According to Qantas head of engineering, Alan Milne, the chance of diversions is "minimal – very minimal". "Based on our operational experience with the 747 and the trans-Pacific flying that we already do, either to Santiago with the 747s or Los Angeles with the A380s, we've got an enormous amount of data there so we are very confident there won't be any problems with that sector," he says.

Meanwhile, Boeing's Bruce Dickinson says Dallas-Sydney is tailor-made for the passenger version of the 747-8 – the 747-8I.

"This will be an amazing airplane on that route," he says. "It's a route we've studied. It's a route we have amazing economics on.
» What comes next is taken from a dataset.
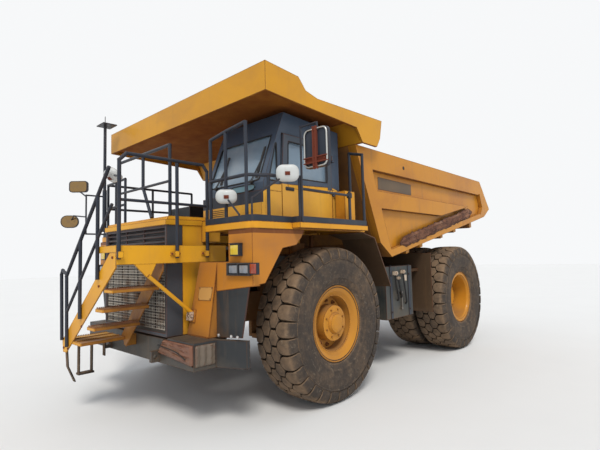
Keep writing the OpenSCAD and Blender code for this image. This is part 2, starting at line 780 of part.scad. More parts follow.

"We think Qantas is missing a big opportunity, frankly. This airplane, at the point we have it now, [uses] 8 per cent less fuel per seat than the A380 and 30 per cent less trip fuel [total fuel used] than the A380. It's amazingly more efficient, way less risk for an operator flying it economically and a perfect airplane for any region and particularly Australia where Qantas flies."

(These figures are hotly disputed by Airbus, although, in a case famous inside the industry, Boeing declared victory when the British Advertising Standards Authority dismissed a complaint about them by Airbus.)

Qantas will continue to use the 747-400 strategically before they're eventually phased out in 2018, to be replaced by a mix of A380s and, Qantas hopes (it depends on the profitability of its international network) Boeing 787-9 Dreamliners – a slightly bigger version of the 787-8s already flying for Jetstar.

In January, Qantas 747-400s will fly non-stop twice a week between Sydney and Vancouver, Canada, and the airline is studying whether the route can sustain profitable year-round operations. It was last week granted the right by Australia's International Air Services Commission to operate three 747s a week on the route.

Meanwhile, a fourth weekly Sydney-Santiago 747 frequency will begin on February 20 next year and Qantas will introduce three extra evening Melbourne-Los Angeles flights a week on January 21.

While sales of very large airliners are slow, Boeing is talking to big "hub-and-spoke" operators such Emirates and Turkish Airlines about fitting the 350-450-seat 747-8I into the niche between the 450-550-seat A380 and the 300-350-seat 777-300ER and its future derivative, the 777-X.

At the same, it continues to talk to present and past 747 operators, like Cathay Pacific, which operates the 747-8 freighter, and British Airways, which still has 46 747-400 jumbos and is the world's biggest operator of the type.

In Asia-Pacific, the passenger version of the 747-8 will soon start flying with both Air China and Korean Airlines, after debuting with Lufthansa, which has ordered 19 of the jets.

It's not as if the 747 has lost its popularity with road warriors, especially business flyers, as its upper deck and downstairs nose zones, with their "private-jet feel", remain a favourite among first and business class flyers, while the "dash eight" also employs additional noise-dampening throughout the aircraft.

And that's just on the inside.

"She's a beauty and she looks so graceful gliding through the air!" Long Island, New York, resident George Maccarone enthuses in a recent Boeing blog. "Having seen A380s approaching JFK [John F. Kennedy airport] for the last few years, I can tell you that the difference between the two aircraft is startling.

"Seeing a 747-8I in the air is like watching Cinderella, while watching the A380 is like watching her ugly stepsister."